The second training issue is in evaluation. We have a system where officers are evaluated (commonly daily while on FTO and in the Academy, monthly of yearly during probation and after) but where the priorities are skewed. The real culprit is money. In California it typically takes ten months to a year to produce a solo patrol officer. That's ten months of paying a salary and benefits for an officer who may be doing the job but isn't filling out a roster slot. He's riding with his FTO and undergoing on the job training and evaluation. Add in the cost of an Academy and by the time he's ready to be a name on the daily lineup he's cost the agency a significant percentage of their ever shrinking training budget. The agency is inclined to keep him unless he's an absolute fuckup. I can tell you with absolute certainty (because I was either directly involved or close friends with the FTO officers who were and privy to the details) that unfit officers are retained with regularity and sometimes with dreadful results. There are a variety of tools they use including "extended FTO" and "Close Supervision". Whatever justification it boils down to an issue of money. Many agencies (most?) will give an officer every chance to pass that they can find or invent and hope that the decision doesn't come back to bute them on the ass.

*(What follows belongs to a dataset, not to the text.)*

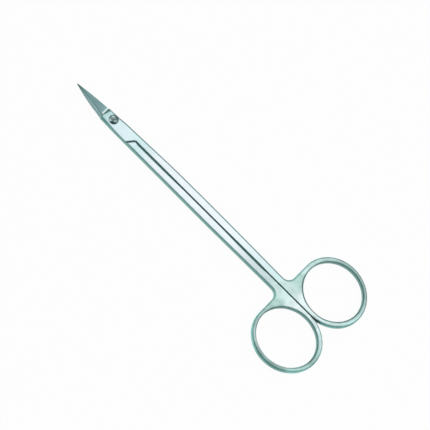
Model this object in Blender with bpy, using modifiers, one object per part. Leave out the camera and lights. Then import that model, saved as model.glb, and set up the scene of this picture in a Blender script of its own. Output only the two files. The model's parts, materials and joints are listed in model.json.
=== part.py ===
# Nail scissors with long shanks: two forged halves in a lap joint and the screw they turn on.
# They lie closed and flat. +Y points to the tips, +Z up, and X = 0 is the parting plane.
# The upper half has its ring at +X. The lower half has its ring at -X.
# Outlines are worked out from the screw's axis and then moved so that the origin is the
# middle of the footprint, on the table side.

import math

import bmesh
import bpy

# Driving dimensions, in metres and radians.
# Whole tool: lengths run from the screw's axis.
BLADE_REACH = 0.0225  # to the tips
RING_REACH = 0.12115  # to the middle of the finger holes
THICKNESS = 0.0036  # joint, shanks and rings, table side to top

# Blades, closed: the left side is the upper blade's spine, the right side is its edge.
BLADE_FOOT = 0.0050  # screw's axis to the foot of the shoulder
BLADE_LEFT = 0.00342  # middle to left side at the foot
BLADE_RIGHT = 0.0024  # middle to right side at the foot
LEFT_BULGE_SHARE = 0.30  # how far the left side bellies out from straight
RIGHT_BULGE_SHARE = 0.68  # the same, right side
TIP_HALF_WIDTH = 0.00014
TIP_RISE = 0.0014  # how far the blades curve up at the tips
FLAT_RADIUS = 0.008  # the sliding faces are flat out to here and curve up beyond
RIDGE_HEIGHT = 0.00135  # sliding face to the ridge of the ground face, at the foot
EDGE_HEIGHT = 0.0007  # height of the cutting bevel at the foot
SPINE_HEIGHT = 0.0007  # height of the upright part of the spine at the foot
TIP_TAPER_SHARE = 0.25  # what is left of those three heights at the tip
RIDGE_SHARE = 0.55  # place of the ridge, as a share of the spine side's width
EDGE_LEAN_SHARE = 0.35  # how far the cutting bevel leans in, as a share of its height
SHOULDER_LEAN_SHARE = 1.0  # rise of the shoulder for each length along it
SHOULDER_ROUND = 0.00035  # half length of the hollow at the shoulder's foot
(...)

Retention. Negligent Training, Negligent Retention, Failure to Train are all buzzwords pounded into my head during FTO training but routinely ignored or down played by administration. I, and many others I know, have recommended dismissing a candidate officer as completely unfit only to be denied and watched as he was shipped off to a promotion minded FTO. It's as if the words Vicarious Liability don't have any meaning. Am I ranting? Good because I've seen unfit officers pass FTO and go on to solo careers that still give me night sweats. I'm expecting to one day testify about that trainee I evaluated and recommended against retaining only to be overruled. Expecting. If that doesn't give you pause you need to check your pulse. The bottom line is that the system is set up to retain those it should be dismissing before they get to that late night car check call. I know it's tough to find and hire good people but we can, we must, do better than this. I'm passionate about this because the stakes are so high. The standards for hiring, training and retention must reflect that. Far, far better to work alone than with a hysteric, craven bully. Officers are supposed to be selected for their inate ability to handle stressful situations calmly and with a clear head but far too many are hired and retained without possessing those critical skills. They can and must be identified and weeded out. We expect our officers to be aggressive and inquisitive. They need to be out there, nosing around and asking questions. That is how crime is prevented. But this is absurd and, from a purely crime prevention perspective, counterproductive.

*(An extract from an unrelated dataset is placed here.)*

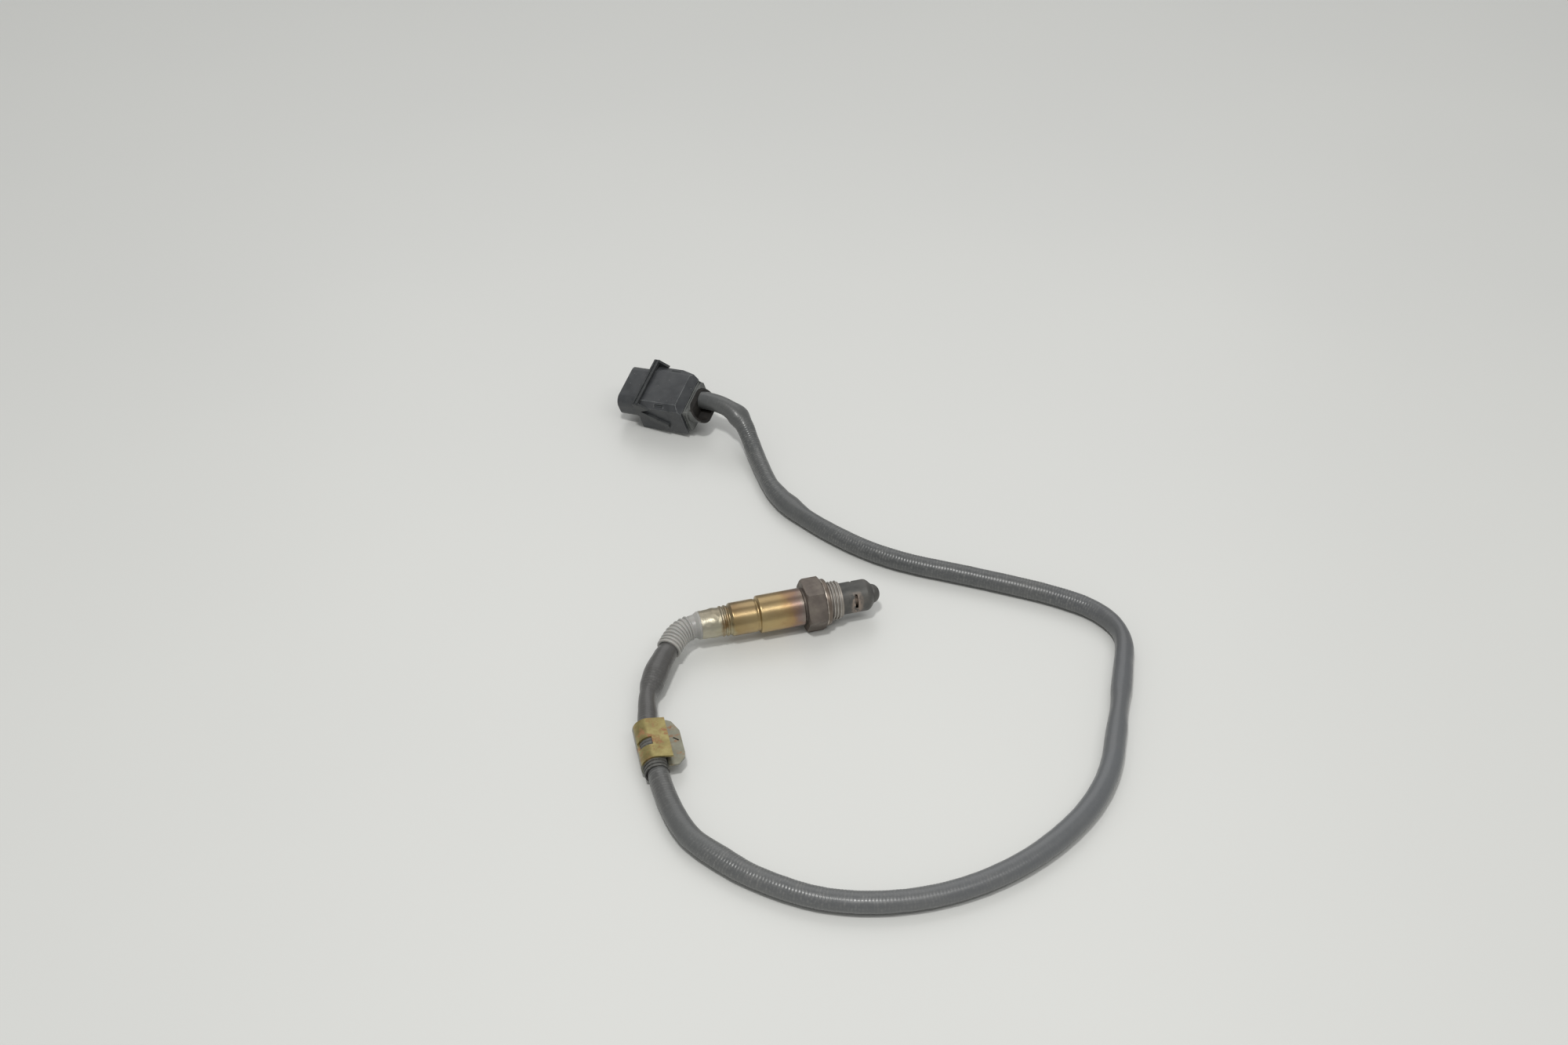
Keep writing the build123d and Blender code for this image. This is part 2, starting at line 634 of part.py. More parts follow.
def make_contact_pins():
    front = nose_length - socket_depth + pin_reach
    pins = []
    for y, z in lead_grid():
        pin = Pos((front - pin_tail) / 2, y, z) * Box(front + pin_tail, pin_size, pin_size)
        pins.append(chamfer(pin.faces().sort_by(Axis.X)[-1].edges(), pin_size * 0.3))
    return plug_frame() * Compound(children=pins)


def make_front_seal():
    rear = nose_length - socket_depth
    outer = slab(rear + front_seal_thickness, rear, socket_width - 0.1, socket_height - 0.1, socket_corner,
                 z=nose_axis_height)
    hole = slab(rear + front_seal_thickness + 1, rear - 1, socket_width - 2 * front_seal_width,
                socket_height - 2 * front_seal_width, socket_corner - front_seal_width, z=nose_axis_height)
    return plug_frame() * (outer - hole)


def make_wire_seals():
    seals = []
    for y, z in lead_grid()[:5]:
        body = Cylinder(wire_seal_diameter / 2 - 0.03, wire_seal_length) - Cylinder(lead_diameter / 2, wire_seal_length)
        seals.append(Pos(-carrier_length + wire_seal_length / 2, y, z) * Rot(0, 90, 0) * body)
    return plug_frame() * Compound(children=seals)


def make_connector_leads():
    wires = []
    front = -carrier_length + wire_seal_length
    for y, z in lead_grid()[:5]:
        wire = Pos((front + cable_seat_x) / 2, y, z) * Rot(0, 90, 0) * Cylinder(lead_diameter / 2, front - cable_seat_x)
        wires.append(wire)
    return plug_frame() * Compound(children=wires)


def make_trim_resistor():
    length, width, height = resistor_size
    body = Box(length, width, height)
    place = Pos(-carrier_length / 2, carrier_width / 2 - width, nose_axis_height + carrier_height / 2 - height / 2)
    return plug_frame() * place * body


def make_lock_frame():
    half = plug_width / 2
    top = plug_height + frame_top_rise
    reach = half + frame_side
    bar = Pos(-frame_thickness / 2, 0, plug_height + frame_top_rise / 2) * Box(
        frame_thickness, 2 * (reach + frame_lip), frame_top_rise)
    bar = fillet(bar.edges().filter_by(Axis.X), frame_top_rise * 0.45)
    groove = Pos(-frame_thickness / 2, 0, top) * Box(frame_thickness * 0.36, 3 * reach, 2 * frame_groove)
    frame = bar - groove
    for side in (-1, 1):
        y = side * (half + frame_side / 2)
        leg_height = top - frame_leg_bottom - frame_top_rise / 2
        leg = Pos(-frame_thickness / 2, y, frame_leg_bottom + leg_height / 2) * Box(
            frame_thickness, frame_side, leg_height)
        start = frame_leg_bottom
        arm = side_profile([(0, start), (0, start + frame_arm_height), (-frame_thickness, start + frame_arm_height),
                            (-frame_arm_length, start + frame_arm_height - frame_arm_drop),
                            (-frame_arm_length, start - frame_arm_drop)], frame_side)
        web_top = top - 0.6
        gusset = side_profile([(0, web_top), (-frame_thickness, web_top),
                               (-frame_thickness - frame_gusset_length, plug_height - frame_gusset_drop / 2),
                               (-frame_thickness, plug_height - frame_gusset_drop),
                               (0, plug_height - frame_gusset_drop)], frame_side)
        frame += leg + Pos(0, y, 0) * arm + Pos(0, y, 0) * gusset
    return plug_frame() * frame


def make_rear_cover():
    cable_y = outlet_cable_offset
    inner_height = cable_diameter + 2 * outlet_cable_gap
    inner_width = inner_height + outlet_spare_width
    middle_y = cable_y - inner_height / 2 + inner_width / 2
    round_corner = inner_height / 2 - 0.05
    half = plug_width / 2
    flange_height = plug_height - plug_slope_drop - 1.6
    near = half - 1.6
    far = -half + plug_far_bevel + 0.6
    flange = plan_cut([(plug_rear, near), (plug_rear, far), (cover_rear, far + 0.8), (cover_rear, near - 0.8)])
    flange &= slab(plug_rear, cover_rear, plug_width, flange_height, 2.0, z=flange_height / 2 + 1.0)
    body = flange
    for k in (0.25, 0.85):
        x = plug_rear + (cover_rear - plug_rear) * k
        body += slab(x + cover_rim_width / 2, x - cover_rim_width / 2, near - far - 1.0 + 2 * cover_rim_rise,
                     flange_height + cover_rim_rise, 2.4, y=(near + far) / 2, z=flange_height / 2 + 1.0)
    body += slab(cover_rear, outlet_rear, inner_width + 2 * outlet_wall, inner_height + 2 * outlet_wall,
                 round_corner + outlet_wall, y=middle_y, z=outlet_axis_height)
    body -= slab(cable_seat_x, outlet_rear - 1, inner_width, inner_height, round_corner, y=middle_y,
                 z=outlet_axis_height)
    low = outlet_axis_height - inner_height / 2 - outlet_wall
    high = outlet_axis_height + inner_height / 2 + outlet_wall
    body -= side_profile([(outlet_rear - 1, low), (outlet_rear, low), (outlet_rear + outlet_scoop, high),
                          (outlet_rear + outlet_scoop, high + 1), (outlet_rear - 1, high + 1)], 3 * plug_width)
    for y, z in lead_grid()[:5]:
        bore = Cylinder(lead_diameter / 2 + lead_play, plug_rear - outlet_rear + 2)
        body -= Pos((plug_rear + outlet_rear) / 2, y, z) * Rot(0, 90, 0) * bore
    return plug_frame() * body


def main():
    os.makedirs("parts", exist_ok=True)
    pieces = {
        "protection_tube_outer": make_protection_tube_outer(),
        "protection_tube_inner": make_protection_tube_inner(),
        "sensor_housing": make_sensor_housing(),
        "sealing_ring": make_sealing_ring(),
        "sensing_element": make_sensing_element(),
        "lower_ceramic_bush": make_packing(packing_front, lower_bush_rear),
        "talc_seal": make_packing(lower_bush_rear, talc_rear),
        "upper_ceramic_bush": make_packing(talc_rear, upper_bush_rear),
        "contact_holder": make_contact_holder(),
        "contact_springs": make_contact_springs(),
        "sensor_leads": make_sensor_leads(),
        "protective_sleeve": make_protective_sleeve(),
        "cable_grommet": make_cable_grommet(),
        "strain_relief_boot": make_strain_relief_boot(),
        "cable_sleeve": make_cable_sleeve(),
        "cable_clip": make_cable_clip(),
        "clip_bush": make_clip_bush(),
        "connector_housing": make_connector_housing(),
        "terminal_carrier": make_terminal_carrier(),
        "contact_pins": make_contact_pins(),
        "front_seal": make_front_seal(),
        "wire_seals": make_wire_seals(),
        "connector_leads": make_connector_leads(),
        "trim_resistor": make_trim_resistor(),
        "lock_frame": make_lock_frame(),
        "rear_cover": make_rear_cover(),
    }
    for name, shape in pieces.items():
        export_step(shape, f"parts/{name}.step")


main()
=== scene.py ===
import math
import bmesh
import bpy
from mathutils import Matrix, Vector, noise


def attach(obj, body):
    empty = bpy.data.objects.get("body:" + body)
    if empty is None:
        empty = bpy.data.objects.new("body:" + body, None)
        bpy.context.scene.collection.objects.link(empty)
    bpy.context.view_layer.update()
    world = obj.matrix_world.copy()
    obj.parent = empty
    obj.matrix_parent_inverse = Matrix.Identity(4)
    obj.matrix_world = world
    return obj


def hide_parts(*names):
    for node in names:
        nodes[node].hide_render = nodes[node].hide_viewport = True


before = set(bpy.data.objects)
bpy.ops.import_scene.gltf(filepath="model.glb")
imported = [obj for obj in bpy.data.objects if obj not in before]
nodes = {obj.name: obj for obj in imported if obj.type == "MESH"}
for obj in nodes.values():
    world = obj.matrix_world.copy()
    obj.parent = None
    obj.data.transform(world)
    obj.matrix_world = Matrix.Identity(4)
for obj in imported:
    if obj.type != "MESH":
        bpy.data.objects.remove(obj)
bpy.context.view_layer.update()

mm = 0.001
scene = bpy.context.scene


def toLinear(hexColour):
    values = []
    for i in (1, 3, 5):
        c = int(hexColour[i:i + 2], 16) / 255
        values.append(c / 12.92 if c <= 0.04045 else ((c + 0.055) / 1.055) ** 2.4)
    return (*values, 1.0)


def addNode(tree, kind, inputs=(), stops=(), **settings):
    # shader nodes go by their short name; inputs are sockets, values or hex colours, by name or in order
    node = tree.nodes.new(kind if "Node" in kind else "ShaderNode" + kind)
    for key, value in settings.items():
        setattr(node, key, value)
    for key, value in inputs.items() if isinstance(inputs, dict) else enumerate(inputs):
        if isinstance(value, bpy.types.NodeSocket):
            tree.links.new(value, node.inputs[key])
        else:
            node.inputs[key].default_value = toLinear(value) if isinstance(value, str) else value
    if stops:
        elements = node.color_ramp.elements
        elements.remove(elements[-1])
        elements[0].position, elements[0].color = stops[0][0], toLinear(stops[0][1])
        for place, colour in stops[1:]:
            elements.new(place).color = toLinear(colour)
    return node.outputs


def startMaterial(name, **surface):
    material = bpy.data.materials.new(name)
    material.use_nodes = True
    tree = material.node_tree
    shader = tree.nodes["Principled BSDF"]
    for key, value in surface.items():
        shader.inputs[key.replace("_", " ")].default_value = value
    place = addNode(tree, "TexCoord")["Object"]
    return material, tree, place


def finishMaterial(material, **sockets):
    tree = material.node_tree
    shader = tree.nodes["Principled BSDF"]
    for key, value in sockets.items():
        tree.links.new(value, shader.inputs[key.replace("_", " ")])
    return material


def meshPiece(name, vertices, faces, material, uv=None):
    mesh = bpy.data.meshes.new(name)
    mesh.from_pydata(vertices, [], faces)
    if uv is not None:
        layer = mesh.uv_layers.new(name="along")
        for loop in mesh.loops:
            layer.data[loop.index].uv = uv[loop.vertex_index]
    mesh.polygons.foreach_set("use_smooth", [True] * len(mesh.polygons))
    mesh.materials.append(material)
    piece = bpy.data.objects.new(name, mesh)
    scene.collection.objects.link(piece)
    return piece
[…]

All this is a failure in leadership, all the way down the line, both at the agency and government levels. The FTO's who passed this person failed and are negligent. The command staff who agreed to promote him off FTO training and into patrol failed and are negligent. The supervisors who either refused to see or lacked the ability to identify his obvious issues failed and are negligent. The government in charge of the police department (Mayor, City Council, City Manager, whathaveyou) that has allowed their department to fall into such disrepair that this person was hired and retained failed and are negligent. In any and all cases this person should have been identified as unfit or in need of basic and continuous training and observation. He has to be identified and removed. Has. To. Anything else is abject failure and negligence. This systemic failure on the part of the city of Canton and Canton PD is inexcusable.

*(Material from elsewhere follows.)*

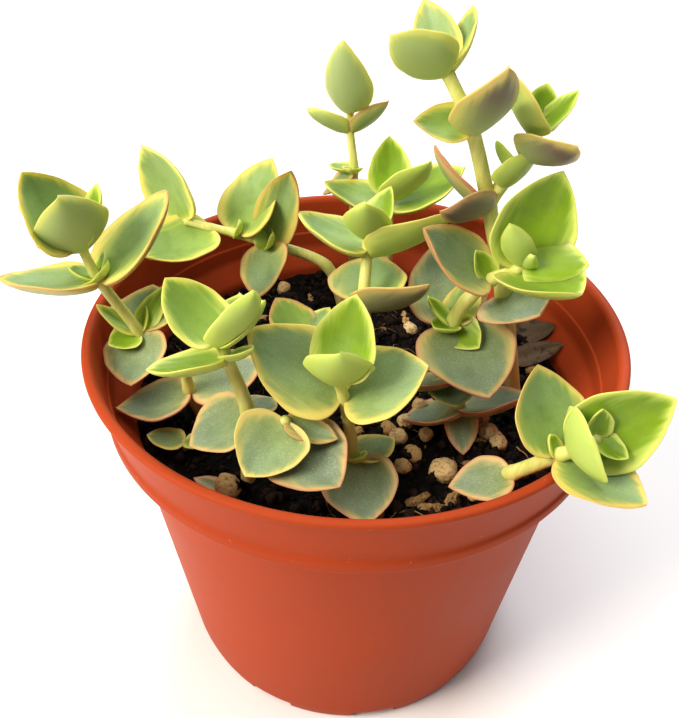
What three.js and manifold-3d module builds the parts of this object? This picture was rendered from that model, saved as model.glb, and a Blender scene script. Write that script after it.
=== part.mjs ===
// Potted Crassula pellucida: a thermoplastic nursery pot, its potting mix and the leafy shoots rooted in it.
// Millimetres, +Z up. The origin is the centre of the pot's foot, and -Y is the side that faces the viewer.
import * as THREE from "three";
import { mergeVertices } from "three/addons/utils/BufferGeometryUtils.js";
import Module from "manifold-3d";

const wasm = await Module();
wasm.setup();

// Driving dimensions of the pot
const RIM_RADIUS = 45;
const POT_HEIGHT = 72;
const WALL = 1;
const CORNER = 0.6; // how far each corner is softened
const LIP = { width: 1.2, height: 1.3, proud: 0.9 };
const BODY_TOP_RADIUS = 39.5;
const LEDGE = { drop: 13.2, step: 2.9 }; // how far below the rim the body steps in, and how far in
const BEAD = { height: 2.4, proud: 0.45 }; // raised band just above the ledge
const FOOT_RADIUS = 32.3;
const FOOT_TOP = { radius: 33.1, height: 3.5 }; // where the rounded foot meets the body
const FOOT_RING = 3.7;
const FLOOR = { underside: 1.8, thickness: 1.4 };
const PAD_RADIUS = 12; // the middle of the floor, which stands on the ground as the ring does
const POT_SIDES = 42;
const NOTCH = { count: 10, width: 8, height: 1.9, first: 11 }; // gaps in the foot ring, angle off -Y
const DRAIN = { count: 6, radius: 2.3, ring: 20, sides: 10 };

// Driving dimensions of the potting mix
const SOIL_LEVEL = 57;
const SOIL_CROWN = 1.2; // how much higher the middle of the mix is than its edge
const SOIL_RINGS = 6;
const SOIL_SIDES = 28;
const CLEARANCE = 0.3; // between pieces that touch
const ROOT_DEPTH = 8; // length of stem in the mix
const HOLE_SIDES = 9;
const STEM_ROOM = 4.5; // no grain or chip lies nearer to a stem
const EDGE_ROOM = 3; // nor nearer to the wall
const GRAIN = { count: 26, smallest: 0.9, largest: 1.7, raised: 0.25 }; // perlite, by radius
const CHIP = { count: 12, length: 4.2, width: 1.5, height: 1.1, sunk: 0.1 }; // bark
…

Look, I love my brothers and sisters in law enforcement with a deep and abiding love. They do a job that is so difficult and so filled with pitfalls and arcane rules and regulations it would give most people an ulcer. It's mostly thankless, dangerous and difficult. A beat cop needs to be part den mother, part psychologist and part superman. He needs the patience of Job, an encyclopedic knowledge of the law, above average physical skills and a very large dose of common sense. It's an impossible job filled with very fallible people. This isn't that fallibility. This is the actions of a cowardly bully who never should have had the badge in the first place. They need to be removed, or better yet cut off before they ever get a chance to be put into this situation in the first place. Hiring, training and retention are the keys. Make sure your agency is doing the job you're paying them to do.
And to the puke we see in this in that video; no, to both of the pukes we see in that video. I can't say it any plainer than this. I'm ashamed of both of you. You have tarnished the men and women I love so very much. You caused pain and fear where they were uncalled for. You made an arrest that was unwarranted. You displayed cowardice in the face of no adversity. You failed to self correct or bear witness. You failed you miserable pieces of shit.
Fuck You. Both of you.
Six and Sarge
Update: Go and read the comment to this post by Murphy's Law and keep in mind that this is a man who was involuntarily pulled from front line service due to a severe injury suffered in the line of duty. After he finished rehab and was ready and able to take up those duties again he was refused and turned away because his administration was as stupid as Canton PD's. Now ask yourself who you'd rather have answer your call for help or back you up on a hot call, Murphy's Law or the putz in the video. Then ask yourself why Murphy's law couldn't get his job back in spite of a clearly demonstrated ability to do the job but officer sphincter boy could keep his in spite of a clearly demonstrated inability. The system is broken and until it's addressed and fixed expect to keep seeing more like this. Take if from me, the two morons in the video couldn't carry Murphy's Laws spare leg and yet he's the one on the sidelines. Makes me angry and it should you too.
Update 2: Fixed for clerical errors. I really need to do a better job previewing these things. My report writing instructor would be aghast.